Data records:
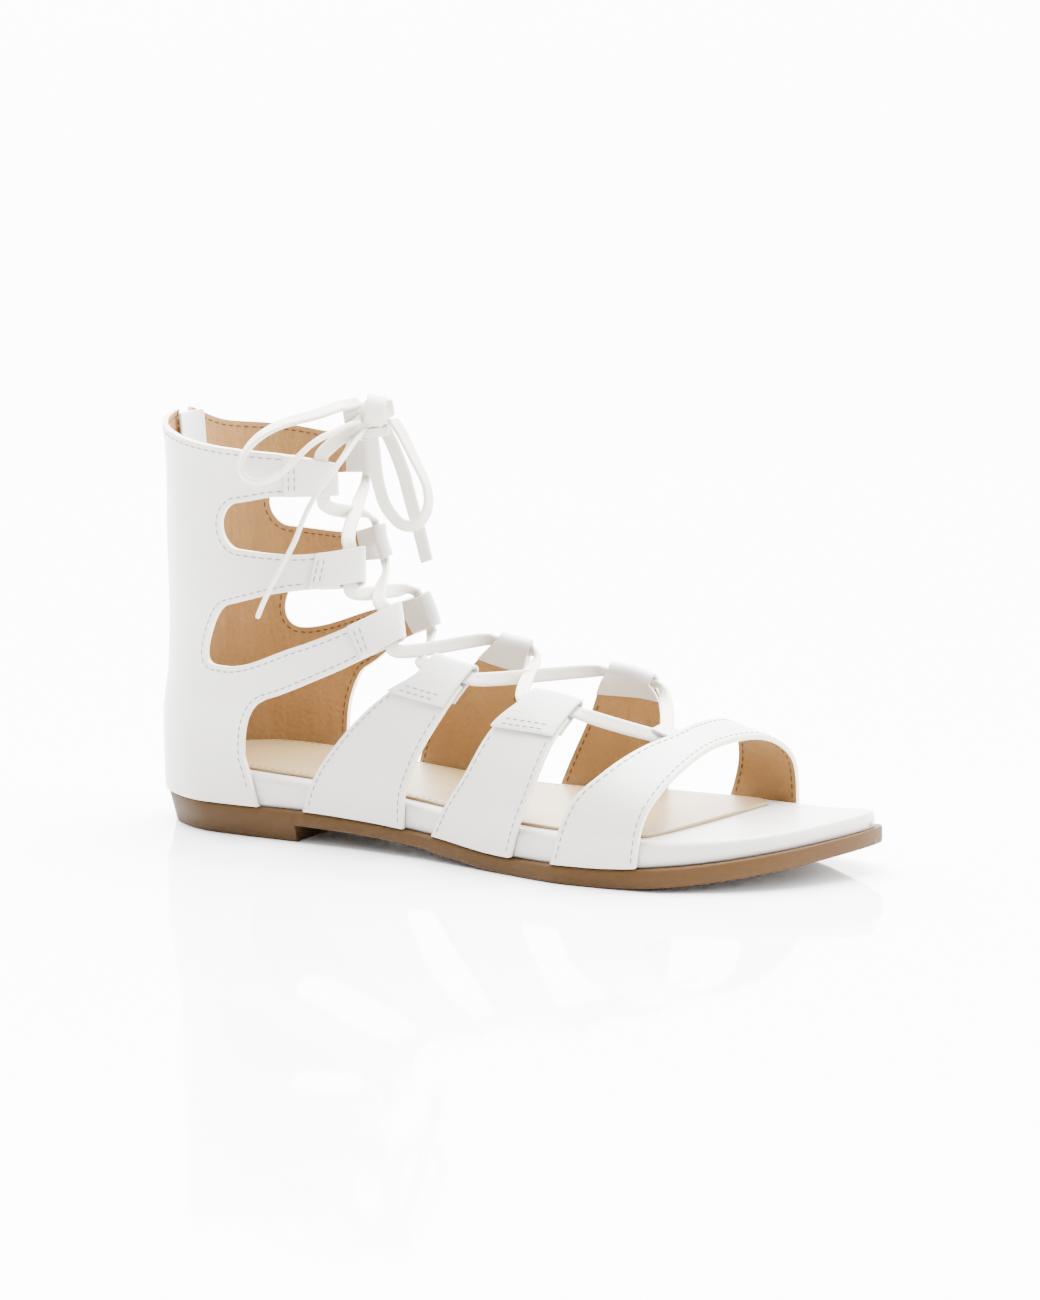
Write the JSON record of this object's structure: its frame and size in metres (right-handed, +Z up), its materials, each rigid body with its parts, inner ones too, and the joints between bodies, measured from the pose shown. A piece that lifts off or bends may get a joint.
{
  "type": "gladiator sandal",
  "caption": "Flat white lace-up gladiator sandal, right shoe, with a caged ankle shaft, back zip, open toe, satin sock lining and caramel rubber sole",
  "frame": {"origin": "on the floor at the middle of the heel's flat underside, which is the heel_rest mount", "axes": "+X runs from the heel to the toe, +Y to the medial side, which is the wearer's left, and +Z up from the floor at z = 0"},
  "size_m": [0.2528, 0.0816, 0.1426],
  "materials": {
    "white_leather": "smooth satin coated",
    "caramel_rubber": "matte moulded",
    "champagne_sock": "satin metallic",
    "white_lace": "matte",
    "white_tape": "woven",
    "silver_zip": "polished"
  },
  "bodies": {
    "body": {"outsole": "caramel_rubber", "sock_lining": "champagne_sock", "footbed": "white_leather", "shaft": "white_leather", "strap_instep_lateral": "white_leather", "strap_instep_medial": "white_leather", "strap_ball_lateral": "white_leather", "strap_ball_medial": "white_leather", "toe_strap": "white_leather", "tab_instep_lateral": "white_leather", "tab_instep_medial": "white_leather", "tab_ball_lateral": "white_leather", "tab_ball_medial": "white_leather", "tab_top_lateral": "white_leather", "tab_top_medial": "white_leather", "tab_mid_lateral": "white_leather", "tab_mid_medial": "white_leather", "tab_low_lateral": "white_leather", "tab_low_medial": "white_leather", "toe_loop": "white_leather", "zip_tape": "white_tape", "zip_teeth": "silver_zip", "zip_slider": "silver_zip", "lace_toe": "white_lace", "lace_cross_ball": "white_lace", "lace_cross_instep": "white_lace", "lace_cross_low": "white_lace", "lace_cross_mid": "white_lace", "lace_knot": "white_lace", "lace_loop_lateral": "white_lace", "lace_loop_medial": "white_lace", "lace_end_lateral": "white_lace", "lace_end_medial": "white_lace"},
    "pull": {"zip_pull": "silver_zip"}
  },
  "joints": [
    {"name": "pull_hinge", "type": "hinge", "parent": "body", "child": "pull", "pos_m": [-0.02867, 0, 0.12524], "axis": [0, 1, 0], "range_deg": [0, 150]}
  ]
}
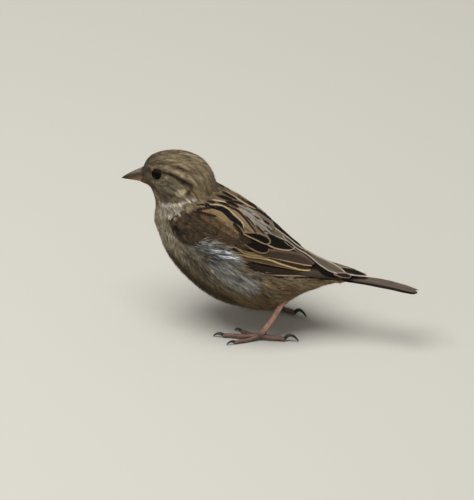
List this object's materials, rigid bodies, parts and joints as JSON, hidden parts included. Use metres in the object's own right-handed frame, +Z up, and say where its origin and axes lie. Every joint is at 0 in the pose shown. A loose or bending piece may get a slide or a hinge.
{
  "type": "house sparrow model",
  "caption": "Life-size still model of a female house sparrow standing on both feet, wings folded and tail level.",
  "frame": {"origin": "on the floor, under the middle of the bird's bounding box", "axes": "+Z up, +X from the bill towards the tail, +Y to the bird's right"},
  "size_m": [0.1356, 0.0502, 0.0815],
  "materials": {
    "body_plumage": "soft matt grey-brown feathers, streaked on the back and plain buff-grey below",
    "wing_plumage": "dark brown feathers with buff edges",
    "tail_plumage": "grey-brown feathers with paler edges",
    "bill_horn": "satin grey-brown horn, yellowish below and at the gape",
    "eye": "wet dark brown, nearly black",
    "leg_scale": "pinkish brown scales",
    "claw_horn": "dark brown satin horn"
  },
  "bodies": {
    "root": {"head": "body_plumage", "neck": "body_plumage", "trunk": "body_plumage", "left_thigh": "body_plumage", "right_thigh": "body_plumage", "left_wing": "wing_plumage", "left_wing_tip": "wing_plumage", "right_wing": "wing_plumage", "right_wing_tip": "wing_plumage", "tail": "tail_plumage", "bill_upper": "bill_horn", "bill_lower": "bill_horn", "left_eye": "eye", "right_eye": "eye", "left_shank": "leg_scale", "left_outer_toe": "leg_scale", "left_outer_claw": "claw_horn", "left_middle_toe": "leg_scale", "left_middle_claw": "claw_horn", "left_inner_toe": "leg_scale", "left_inner_claw": "claw_horn", "left_hind_toe": "leg_scale", "left_hind_claw": "claw_horn", "right_shank": "leg_scale", "right_outer_toe": "leg_scale", "right_outer_claw": "claw_horn", "right_middle_toe": "leg_scale", "right_middle_claw": "claw_horn", "right_inner_toe": "leg_scale", "right_inner_claw": "claw_horn", "right_hind_toe": "leg_scale", "right_hind_claw": "claw_horn"}
  },
  "joints": []
}
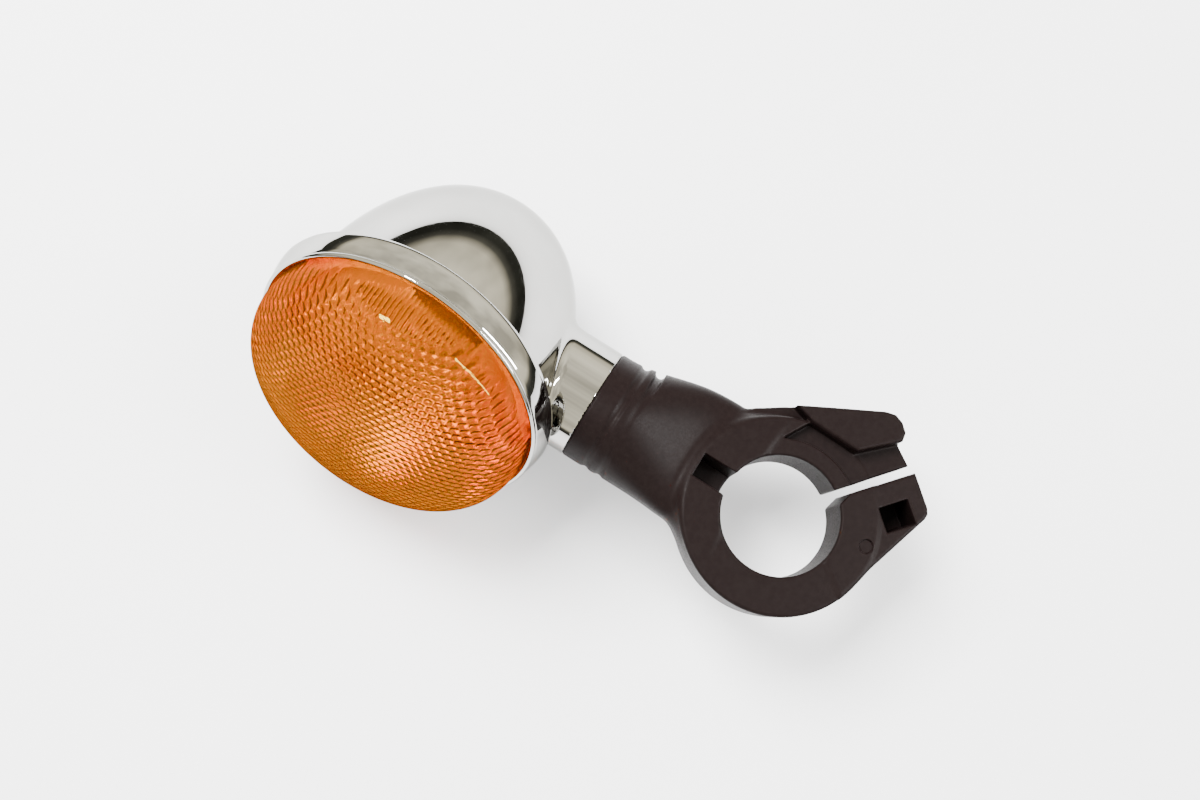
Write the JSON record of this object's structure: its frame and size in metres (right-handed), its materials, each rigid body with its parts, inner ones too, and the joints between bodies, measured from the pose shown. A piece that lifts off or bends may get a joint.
{
  "type": "turn signal indicator",
  "caption": "Chrome bullet turn signal with a domed amber lens, on a black moulded arm that ends in a split clamp ring for a motorcycle fork tube.",
  "frame": {"origin": "centre of the clamp bore, half way along the ring", "axes": "+Z along the clamp bore, on a raked front fork towards the tube's lower end; +X from the lamp head to the clamp; the lens faces -Y, tilted 28 degrees towards +Z, so that it is level on a fork raked 28 degrees"},
  "size_m": [0.185, 0.0949, 0.0877],
  "materials": {
    "amber_lens": "clear amber acrylic, moulded optics inside",
    "chrome_plate": "bright chrome plating",
    "black_polymer": "satin black moulded polymer",
    "seal_rubber": "soft black rubber",
    "reflector_film": "vacuum aluminised plastic",
    "clear_glass": "clear",
    "plated_steel": "zinc plated, bright",
    "spring_steel": "bright drawn wire",
    "nickel_brass": "nickel plated brass",
    "brass": "bare brass",
    "tungsten": "drawn wire",
    "fibre_board": "brown bonded paper",
    "black_glass": "black vitreous insulator",
    "green_pvc": "green wire cover",
    "black_pvc": "black wire cover"
  },
  "bodies": {
    "root": {"lens": "amber_lens", "lens_gasket": "seal_rubber", "rim_bezel": "chrome_plate", "housing_bowl": "chrome_plate", "reflector": "reflector_film", "contact_spring": "spring_steel", "socket_shell": "plated_steel", "base_insulator": "fibre_board", "live_terminal": "brass", "socket_damper": "seal_rubber", "socket_bracket": "plated_steel", "bracket_screws": "plated_steel", "earth_tag": "brass", "live_lead": "green_pvc", "earth_lead": "black_pvc", "stay_tube": "plated_steel", "stay_nut": "plated_steel", "stay_washer": "plated_steel", "clamp_arm": "black_polymer"},
    "contact": {"contact_disc": "fibre_board", "contact_plunger": "brass"},
    "bulb": {"bulb_glass": "clear_glass", "bulb_stem": "clear_glass", "bulb_filament": "tungsten", "bulb_cap": "nickel_brass", "bulb_insulator": "black_glass", "bulb_contact": "plated_steel"},
    "screw_left": {"rim_screw_left": "plated_steel"},
    "screw_right": {"rim_screw_right": "plated_steel"}
  },
  "joints": [
    {"name": "bulb_push", "type": "slide", "parent": "root", "child": "contact", "axis": [0, 0.8829, -0.4695], "range_m": [0, 0.0025], "stiffness_N_per_m": 1500, "springref_m": -0.004, "deforming": ["contact_spring"]},
    {"name": "bulb_turn", "type": "hinge", "parent": "contact", "child": "bulb", "pos_m": [-0.107, 0, 0], "axis": [0, -0.8829, 0.4695], "range_deg": [0, 24]},
    {"name": "rim_screw_left_turn", "type": "hinge", "parent": "root", "child": "screw_left", "pos_m": [-0.13829, -0.03318, -0.01426], "axis": [-0.7431, -0.3141, -0.5908], "continuous": true},
    {"name": "rim_screw_right_turn", "type": "hinge", "parent": "root", "child": "screw_right", "pos_m": [-0.07571, -0.03318, -0.01426], "axis": [0.7431, -0.3141, -0.5908], "continuous": true}
  ]
}
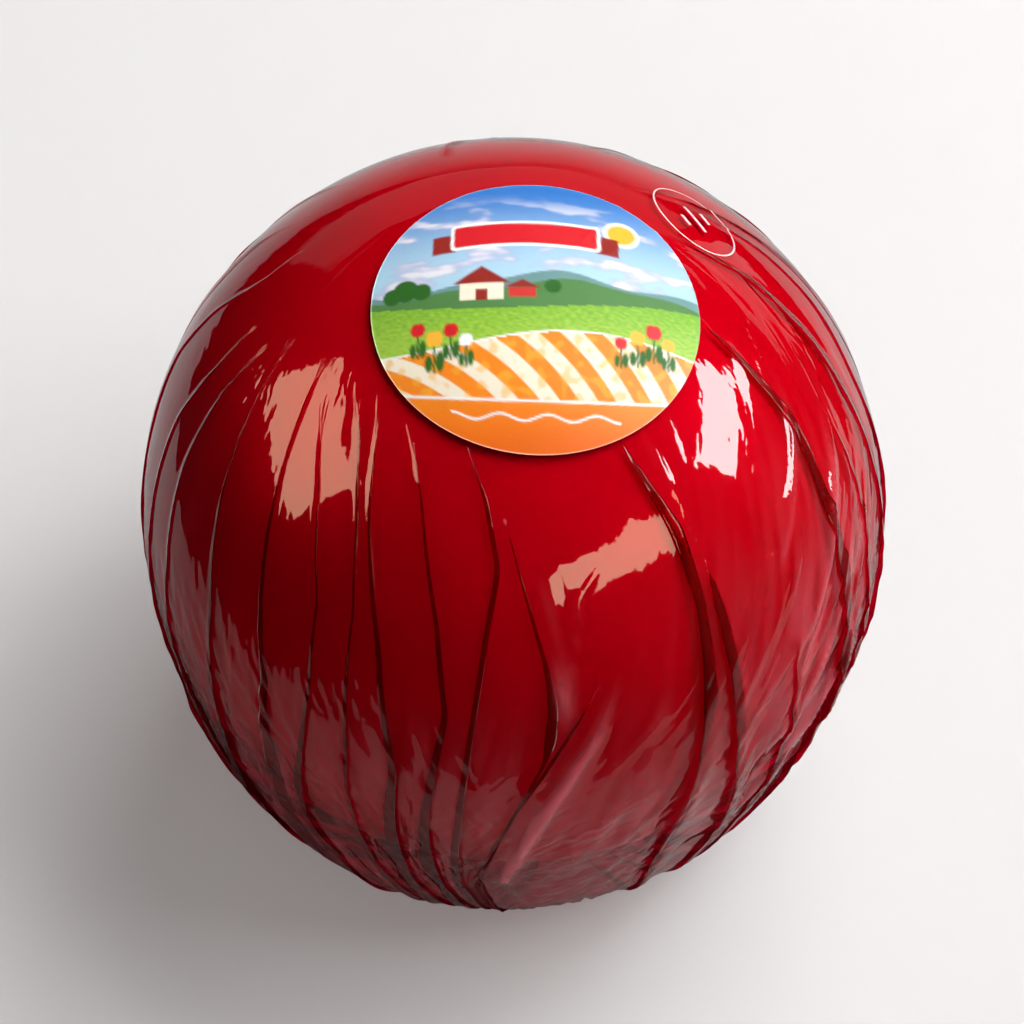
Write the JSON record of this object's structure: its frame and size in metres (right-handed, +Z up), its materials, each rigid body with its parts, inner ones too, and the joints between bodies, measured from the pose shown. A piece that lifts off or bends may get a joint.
{
  "type": "film-wrapped ball of cheese",
  "caption": "Ball-shaped waxed cheese in tinted clear film, pleated down the sides and gathered under the base, with a round paper label on top.",
  "frame": {"origin": "middle of the footprint, on the surface that the ball stands on", "axes": "+Z up through the label, -Y towards the picture's front, +X to its right"},
  "size_m": [0.1508, 0.1501, 0.1418],
  "materials": {
    "film": "gloss",
    "wax": "satin",
    "label": "satin",
    "ink": "satin"
  },
  "bodies": {
    "root": {"wrapped_cheese": "film", "label": "label"}
  },
  "joints": []
}
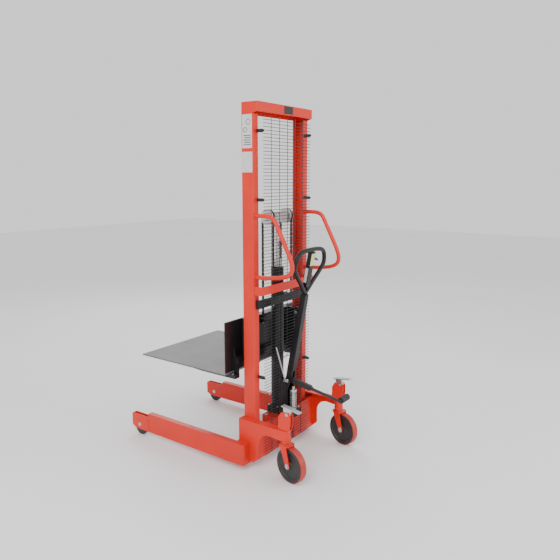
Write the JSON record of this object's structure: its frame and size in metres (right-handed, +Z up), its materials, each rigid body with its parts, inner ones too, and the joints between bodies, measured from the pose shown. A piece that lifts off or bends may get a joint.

→ Work to complete
From the listing above, pick out each line where the word "with" appears.

→ Written response
Write the JSON record of this object's structure: its frame and size in metres (right-handed, +Z up), its materials, each rigid body with its parts, inner ones too, and the joints between bodies, measured from the pose shown. A piece that lifts off or bends may get a joint.
  "caption": "Flat white lace-up gladiator sandal, right shoe, with a caged ankle shaft, back zip, open toe, satin sock lining and caramel rubber sole",
    "wing_plumage": "dark brown feathers with buff edges",
    "tail_plumage": "grey-brown feathers with paler edges",
Write the JSON record of this object's structure: its frame and size in metres (right-handed), its materials, each rigid body with its parts, inner ones too, and the joints between bodies, measured from the pose shown. A piece that lifts off or bends may get a joint.
  "caption": "Chrome bullet turn signal with a domed amber lens, on a black moulded arm that ends in a split clamp ring for a motorcycle fork tube.",
Write the JSON record of this object's structure: its frame and size in metres (right-handed, +Z up), its materials, each rigid body with its parts, inner ones too, and the joints between bodies, measured from the pose shown. A piece that lifts off or bends may get a joint.
  "caption": "Ball-shaped waxed cheese in tinted clear film, pleated down the sides and gathered under the base, with a round paper label on top.",
Write the JSON record of this object's structure: its frame and size in metres (right-handed, +Z up), its materials, each rigid body with its parts, inner ones too, and the joints between bodies, measured from the pose shown. A piece that lifts off or bends may get a joint.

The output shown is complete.